[EXERCISE DETAILS]
Make an exact copy of all the data.

## Begin

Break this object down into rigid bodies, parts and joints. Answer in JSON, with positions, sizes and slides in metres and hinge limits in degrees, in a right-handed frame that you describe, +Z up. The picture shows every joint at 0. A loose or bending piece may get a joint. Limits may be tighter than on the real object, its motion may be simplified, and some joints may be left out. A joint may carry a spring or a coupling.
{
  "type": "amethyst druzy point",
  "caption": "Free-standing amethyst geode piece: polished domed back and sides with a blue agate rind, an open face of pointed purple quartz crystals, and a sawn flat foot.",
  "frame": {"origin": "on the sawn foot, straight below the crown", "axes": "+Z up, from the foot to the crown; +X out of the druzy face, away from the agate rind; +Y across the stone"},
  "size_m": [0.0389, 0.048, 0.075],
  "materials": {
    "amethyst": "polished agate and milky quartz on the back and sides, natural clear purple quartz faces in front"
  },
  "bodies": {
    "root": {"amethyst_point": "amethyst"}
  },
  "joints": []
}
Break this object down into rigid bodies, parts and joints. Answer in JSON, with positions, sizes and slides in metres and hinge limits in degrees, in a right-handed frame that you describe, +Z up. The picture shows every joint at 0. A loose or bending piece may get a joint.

## End

[RESPONSE TO THE EXERCISE]
Break this object down into rigid bodies, parts and joints. Answer in JSON, with positions, sizes and slides in metres and hinge limits in degrees, in a right-handed frame that you describe, +Z up. The picture shows every joint at 0. A loose or bending piece may get a joint. Limits may be tighter than on the real object, its motion may be simplified, and some joints may be left out. A joint may carry a spring or a coupling.
{
  "type": "amethyst druzy point",
  "caption": "Free-standing amethyst geode piece: polished domed back and sides with a blue agate rind, an open face of pointed purple quartz crystals, and a sawn flat foot.",
  "frame": {"origin": "on the sawn foot, straight below the crown", "axes": "+Z up, from the foot to the crown; +X out of the druzy face, away from the agate rind; +Y across the stone"},
  "size_m": [0.0389, 0.048, 0.075],
  "materials": {
    "amethyst": "polished agate and milky quartz on the back and sides, natural clear purple quartz faces in front"
  },
  "bodies": {
    "root": {"amethyst_point": "amethyst"}
  },
  "joints": []
}
Break this object down into rigid bodies, parts and joints. Answer in JSON, with positions, sizes and slides in metres and hinge limits in degrees, in a right-handed frame that you describe, +Z up. The picture shows every joint at 0. A loose or bending piece may get a joint.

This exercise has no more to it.